Issued as advance single from New Routes in October 1969, "Oh Me Oh My ..." represented a radical change of direction for Lulu, who was coming off her best ever UK chart placing at #2 with the Eurovision winner "Boom Bang-a-Bang". The move to a more mature sound with "Oh Me Oh My ..." was unappreciated in the UK where the track barely reached the Top 50. In the US, "Oh Me Oh My ..." ranked as high as #4 in Birmingham, Alabama in November 1969, but charted nationally as only a moderate Easy Listening hit at #36. Several performances by Lulu on US television helped break "Oh Me Oh My ..." into the Billboard Hot 100 in December 1969, and then buoyed the track as it gradually gained momentum, so that at the end of February 1970, it became Lulu's first Top 30 hit since "To Sir with Love". "Oh Me Oh My ..." peaked at #22 that March.
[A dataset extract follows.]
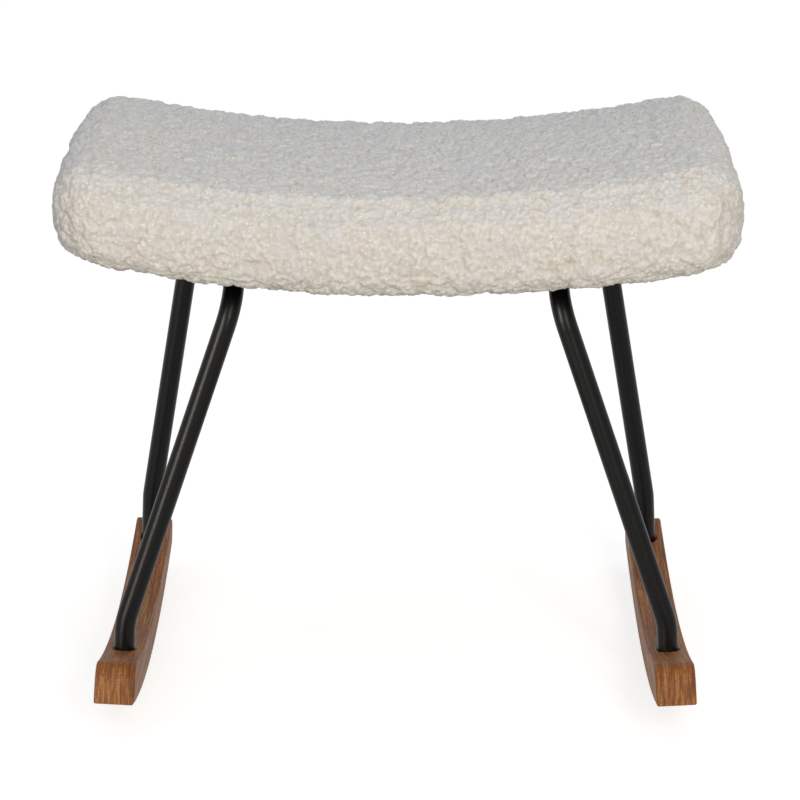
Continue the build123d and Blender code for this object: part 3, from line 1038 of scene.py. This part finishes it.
@dataclass(frozen=True)
class Studio:
    """Pale floor, soft frontal light and the camera at the photograph's angle."""

    camera_place: Triple = (0.0205, -2.8755, 1.0677)
    pitch_down: float = 0.2822
    turn: float = 0.0062
    focal_px: float = 3392.3
    frame_px: float = 800.0
    sensor_mm: float = 36.0
    floor_size: float = 30.0
    ambient: float = 0.71
    side_dim: float = 0.8  # the sides of the room are darker than its front and ceiling
    zenith_tint: str = "E2EDFF"
    zenith_from: float = 0.9  # height on the unit sphere from which the zenith's tint is full
    horizon_tint: str = "FFFBF4"
    floor_tint: str = "BEBAB3"
    floor_glow: float = 0.76
    lamps: tuple[SoftBox, ...] = (
        SoftBox("right_box", (0.95, -3.1, 1.4), 51.0, 0.6, 1.6),
        SoftBox("left_box", (-1.75, -2.0, 1.0), 8.0, 0.2, 1.7),
        SoftBox("left_strip", (-1.9, -2.4, 0.6), 120.0, 0.75, 2.2, lights_matte=False),
    )

    def camera(self) -> None:
        """Place the camera."""
        data = bpy.data.cameras.new("camera")
        data.sensor_width = self.sensor_mm
        data.lens = self.focal_px / self.frame_px * self.sensor_mm
        camera = bpy.data.objects.new("camera", data)
        camera.location = self.camera_place
        camera.rotation_euler = (pi / 2 - self.pitch_down, 0, self.turn)
        bpy.context.scene.collection.objects.link(camera)
        bpy.context.scene.camera = camera

    def seen(self, tree: Tree) -> Socket:
        """Tell rays that show the background, straight or in a reflection, from rays that light.

        Args:
            tree: the node tree.

        Returns:
            The socket of a factor that is 1 on the rays that show it.
        """
        path = add_node(tree, "ShaderNodeLightPath")
        either = add_node(
            tree, "ShaderNodeMath",
            {0: path.outputs["Is Camera Ray"], 1: path.outputs["Is Glossy Ray"]}, operation="MAXIMUM",
        )
        every = add_node(
            tree, "ShaderNodeMath",
            {0: either.outputs[0], 1: path.outputs["Is Transmission Ray"]}, operation="MAXIMUM",
        )
        return every.outputs[0]

    def world(self) -> None:
        """Give soft light from all round, and a white background."""
        world = bpy.data.worlds.new("studio")
        bpy.context.scene.world = world
        world.use_nodes = True
        tree = world.node_tree
        tree.nodes.clear()
        way = add_node(tree, "ShaderNodeTexCoord")
        split = add_node(tree, "ShaderNodeSeparateXYZ", {"Vector": way.outputs["Generated"]})
        tint = add_node(
            tree, "ShaderNodeValToRGB", {"Fac": split.outputs["Z"]},
            stops=((0.0, self.horizon_tint), (self.zenith_from, self.zenith_tint)),
        )
        sideways = add_node(
            tree, "ShaderNodeMath", {0: split.outputs["X"], 1: split.outputs["X"]}, operation="MULTIPLY",
        )
        strength = add_node(
            tree, "ShaderNodeMapRange",
            {
                "Value": sideways.outputs[0], "To Min": self.ambient,
                "To Max": self.ambient * (1 - self.side_dim),
            },
        )
        soft = add_node(
            tree, "ShaderNodeBackground",
            {"Color": tint.outputs["Color"], "Strength": strength.outputs["Result"]},
        )
        white = add_node(tree, "ShaderNodeBackground", {"Color": linear(WHITE), "Strength": 1.0})
        mix = add_node(
            tree, "ShaderNodeMixShader", {0: self.seen(tree), 1: soft.outputs[0], 2: white.outputs[0]},
        )
        add_node(tree, "ShaderNodeOutputWorld", {"Surface": mix.outputs[0]})

    def floor(self) -> None:
        """Lay a wide pale floor that stays white to the camera and keeps the stool's shadow."""
        grid = bmesh.new()
        bmesh.ops.create_grid(grid, x_segments=1, y_segments=1, size=self.floor_size / 2)
        data = bpy.data.meshes.new("floor")
        grid.to_mesh(data)
        grid.free()
        floor = bpy.data.objects.new("floor", data)
        bpy.context.scene.collection.objects.link(floor)
        material = bpy.data.materials.new("pale_floor")
        material.use_nodes = True
        tree = material.node_tree
        tree.nodes.clear()
        matte = add_node(tree, "ShaderNodeBsdfDiffuse", {"Color": linear(self.floor_tint)})
        glow = add_node(tree, "ShaderNodeEmission", {"Color": linear(WHITE), "Strength": self.floor_glow})
        both = add_node(tree, "ShaderNodeAddShader", {0: matte.outputs[0], 1: glow.outputs[0]})
        mix = add_node(
            tree, "ShaderNodeMixShader", {0: self.seen(tree), 1: matte.outputs[0], 2: both.outputs[0]},
        )
        add_node(tree, "ShaderNodeOutputMaterial", {"Surface": mix.outputs[0]})
        data.materials.append(material)

    def build(self) -> None:
        """Set up the whole studio."""
        bpy.context.scene.view_settings.view_transform = "Standard"
        self.camera()
        self.world()
        self.floor()
        for lamp in self.lamps:
            lamp.build()
        log.info("studio is set")


def main() -> None:
    """Build the stool and its studio."""
    logging.basicConfig(level=logging.INFO, format="%(name)s: %(message)s")
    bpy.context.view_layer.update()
    Studio().build()
    groups = (
        CarriedOver(OiledOak(), ("rocker_left", "rocker_right")),
        CarriedOver(
            PowderCoat(),
            ("side_frame_left", "side_frame_right", "front_cross_strap", "rear_cross_strap", "strap_welds"),
        ),
        CarriedOver(
            ZincPlate(),
            (
                "tube_plugs", "rocker_bolts", "rocker_bolt_washers", "seat_screws", "seat_screw_washers",
                "tee_nuts", "hem_staples", "dust_cover_staples",
            ),
        ),
        CarriedOver(Plywood(), ("seat_board",)),
        CarriedOver(FOAM, ("seat_foam",)),
        CarriedOver(WADDING, ("seat_wadding",)),
    )
    for group in groups:
        group.dress()
    SeatCover(CurlyPile().build()).build()
    DustCover(NONWOVEN.build()).build()


if __name__ == "__main__":
    main()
In Cash Box it achieved a #18 peak.

In Australia the Go-Set Top 40 chart showed "Oh Me Oh My ..." peaking at #33 in January 1970. The RPM 100 chart for Canada ranked "Oh Me Oh My ..." as high as #16 in March 1970. That same month the New Zealand Listener Pop-o-meter chart ranked "Oh Me Oh My ..." as high as #12. (Note: The only national hit parade available for New Zealand 1966–1975, the Pop-o-meter chart, did not reflect sales, rather being a poll compiled from voting coupons sent in by NZ Listener readers.)
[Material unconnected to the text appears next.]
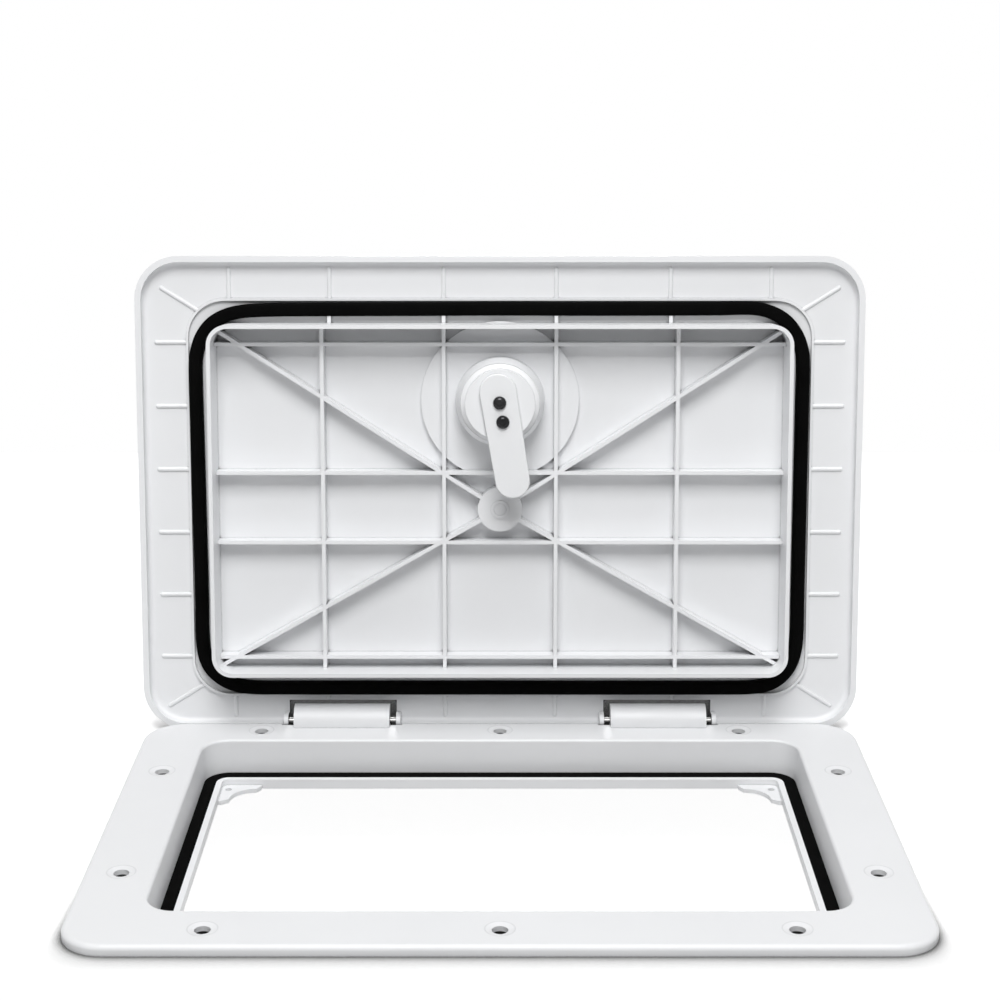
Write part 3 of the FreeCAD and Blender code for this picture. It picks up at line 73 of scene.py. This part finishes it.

Lulu recorded a translated version of "Oh Me Oh My ..." for release in Italy, entitled "Povera Me"; the track was released in June 1970 to no apparent attention, despite a promotional junket by Lulu that July.

===Chart performance===

| Chart (1970) | Peak position |
|---|---|
| Australia (Go Set) | 33 |
| Canada (RPM chart) | 16 |
| New Zealand (Listener) | 12 |
| UK Singles (The Official Charts Company) | 47 |
| U.S. Billboard Easy Listening | 36 |
| US Billboard Hot 100 | 22 |

==Aretha Franklin version==
Aretha Franklin cut a version of "Oh Me Oh My (I'm a Fool For You Baby)" for her 1972 Young, Gifted and Black album which like Lulu's New Routes was produced by Arif Mardin, Jerry Wexler and Tom Dowd. Franklin's first studio album of new material since Spirit in the Dark in 1970, Young, Gifted and Black demonstrated Franklin's increasing penchant for covering pop songs and besides Lulu's "Oh Me Oh My..." Franklin gave R&B readings to songs made famous by Dusty Springfield and Dionne Warwick, specifically "A Brand New Me" and "April Fools". "Oh Me Oh My..." was used as the B-side for the album's lead single "Rock Steady", eventually receiving enough focus to reach #9 on the R&B charts crossing over to #73 Pop.

==Tina Arena version==

"Oh Me, Oh My" was remade in 2008 by Tina Arena for her Songs of Love & Loss 2 album recorded at AIR Lyndhurst Hall in London accompanied by conductor Simon Hale and the London Studio Orchestra in July 2008. Arena's version – entitled "Oh Me, Oh My" without the subtitle in parentheses – was issued as the album's single in digital format on November 8, 2008, by EMI Australia.

==The Gypsy Queens & Lulu Version==
On November 3, 2023, The Gypsy Queens released "Oh Me Oh My", a second single for their album "Reminiscing with Friends", with legendary singer Lulu herself.
The version was produced by multiple Grammy winner producer Larry Klein and was recorded at The Village in Los Angeles, and Metropolis Studios in London. The version also features studio musicians such as Dean Parks, James Gadson and Saxophonist Kirk Whalum. It was mastered by Bernie Grundman.

==Other versions==
"Oh Me Oh My (I'm a Fool For You Baby)" has also been recorded by Oleta Adams, Beth Hart, Barbara Mason, Bill Medley, Buster Poindexter, Joe Tex, Irma Thomas and – as "Oh Me Oh My" – by Ann Austin, Lloyd Terrell, Renee Geyer, Rod McKuen, Benny Mardones for his 1981 album "Too Much to Lose", The Raes, B.J. Thomas and Lisa Hartman; the last named performed an abbreviated version of the song in the 1981 miniseries Jacqueline Susann's Valley of the Dolls.